Others who aren’t alone were the marchers in support of the “Me Too” movement -- women and men like Andres Martinez who stood for those who had been sexually harassed and assaulted.
“I stand with my fiancé who experienced a sexual assault and I stand for her and all women that has happened to because it’s not ok,” said Martinez. “I’m encouraged by other men who stand up for the women that they love and also for the goodness of this whole world because we stand up for things that are wrong. We have to speak out. It starts now.”
Despite its location this year, the Women’s March movement is no stranger to Kern County residents. Marchers like 73-year-old Nan Gomez-Heitzeberg who were among a group of passengers aboard chartered buses to the national inaugural march in Los Angeles last year.
“I got to stay home this year because as you can see we have so many people, especially young people who are committed and interested in our future,” said Gomez-Heitzeberg.
“Why does it get you so emotional?,” asked Lopez.
“Well, at 73, I’ve seen this before and I think the important thing for all of us to remember is that we can’t forget and if we do forget we are destined to relive the past. We don’t want to go back to the 50’s,” said Nan Gomez-Heitzeberg.
Gomez-Heitzeberg and thousands of other marchers carried a sense of hope as they wrapped around the outskirts of downtown Bakersfield.

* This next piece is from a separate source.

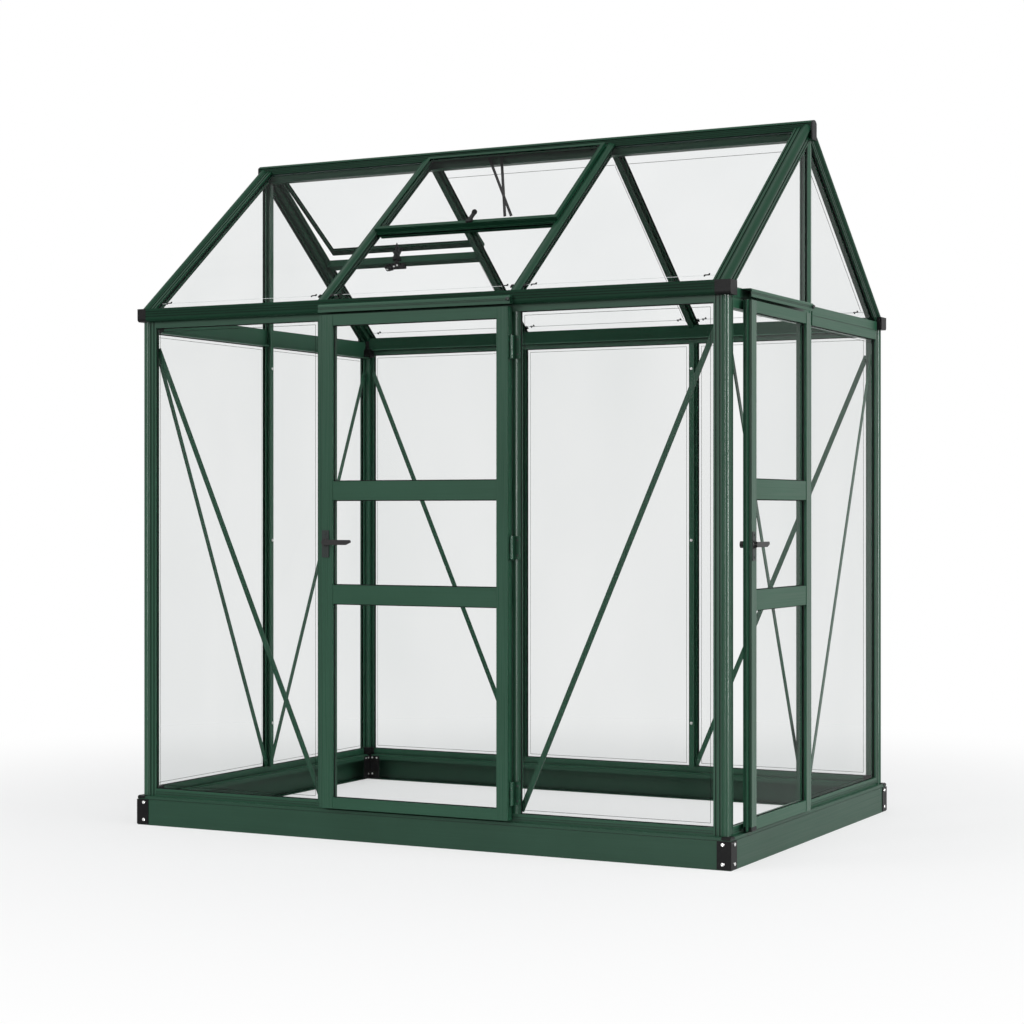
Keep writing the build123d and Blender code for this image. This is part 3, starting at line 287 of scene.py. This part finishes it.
WALL_UPRIGHT = powder_coat("green_coat_upright", WALL_GREEN, 0.28, LINES_UP, specular=0.28)
WALL_ALONG = powder_coat("green_coat_lengthwise", WALL_GREEN, 0.40, LINES_ALONG)
WALL_ACROSS = powder_coat("green_coat_crosswise", WALL_GREEN, 0.40, LINES_ACROSS)
BASE_ALONG = powder_coat("base_green_coat_lengthwise", BASE_GREEN, 0.42, LINES_ALONG)
BASE_ACROSS = powder_coat("base_green_coat_crosswise", BASE_GREEN, 0.42, LINES_ACROSS)
ROOF_ALONG = powder_coat("deep_green_coat_lengthwise", ROOF_GREEN, 0.38, LINES_ALONG, specular=0.06)
ROOF_ACROSS = powder_coat("deep_green_coat_crosswise", ROOF_GREEN, 0.38, LINES_ACROSS, specular=0.10)
FURNITURE = powder_coat("door_furniture_coat", PLATE_GREY, 0.42, LINES_UP)
LEVER = powder_coat("lever_coat", LEVER_GREY, 0.38, LINES_ALONG)
BLACK = moulded("black_moulding", PLASTIC_BLACK, 0.42, grain=1400.0)
RUBBER = moulded("rubber_seal", RUBBER_BLACK, 0.7, grain=2200.0)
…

“I’ve seen kids who are 10 and babies, young mothers, grandparents all of them together -- that’s what’s going to make the change for the future. You can’t ignore what’s happening today. I think this is encouraging. It makes my heart happy,” said Gomez-Heitzeberg.
As the march ended, the momentum of the day continued.
“Hello, good afternoon, my name is Jocelyn Cuevas and I’m gonna tell you guys a story,” said Cuevas, who addressed marchers during the close of the event.
A story and a dream from one dreamer to a crowd of thousands.
“I was brought into this country when I was three months old. This is my home. This is our home,” shouted Cuevas.